Asset/Liability Management and Market Risk - The process by which financial
institutions manage interest-earning assets and funding sources under different
interest rate environments is called asset/liability management. The primary
goal of asset/liability management is to increase net interest income within an
acceptable range of overall risk tolerance. Management must ensure that
liquidity, capital, interest rate and market risk are prudently managed.
Asset/liability and interest rate risk management are governed by policies
reviewed and approved annually by the Board. The Board has delegated
responsibility for asset/liability and interest rate risk management to
management's ALCO. The ALCO meets quarterly and sets strategic directives that
guide the day to day asset/liability management activities of the Company as
well as reviewing and approving all major funding, capital and market risk
management programs. The ALCO, in conjunction with a noted industry consultant,
also focuses on current market conditions, balance sheet management strategies,
deposit and loan pricing issues and interest rate risk measurement and
mitigation.

Interest Rate Risk - Interest rate risk is the potential adverse change to
earnings or capital arising from movements in interest rates. This risk can be
quantified by measuring the change in net interest margin relative to changes in
market rates. Reviewing repricing characteristics of interest-earning assets and
interest-bearing liabilities identifies risk. The Company's Funds Management
Committee sets forth policy guidelines that limit the level of interest rate
risk within specified tolerance ranges. Management must determine the
appropriate level of risk, under policy guidelines, which will enable the
Company to achieve its performance objectives within the confines imposed by its
business objectives and the external environment within which it operates.

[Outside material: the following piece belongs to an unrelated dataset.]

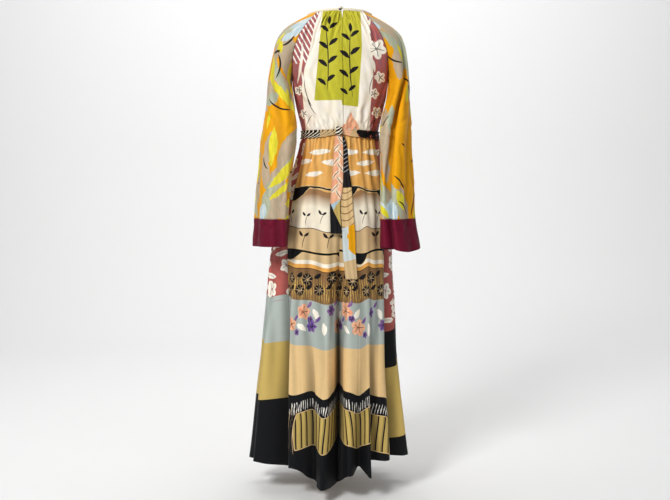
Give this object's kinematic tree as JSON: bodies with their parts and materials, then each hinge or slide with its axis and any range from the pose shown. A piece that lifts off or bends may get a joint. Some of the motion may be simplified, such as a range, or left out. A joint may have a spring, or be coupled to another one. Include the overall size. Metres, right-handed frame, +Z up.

Interest rate risk arises from repricing risk, basis risk, yield curve risk and
options risk, and is measured using financial modeling techniques including
interest rate ramp and shock simulations to measure the impact of changes in
interest rates on earnings for periods up to two years. These simulations are
used to determine whether corrective action may be warranted or required in
order to adjust the overall interest rate risk profile of the Company.

Asset and liability management strategies may also involve the use of various
instruments such as interest rate swaps to hedge interest rate risk. During 2003
the Company executed $50 million of interest rate swaps to hedge a portion of
the interest rate variability in its portfolio of prime rate loans.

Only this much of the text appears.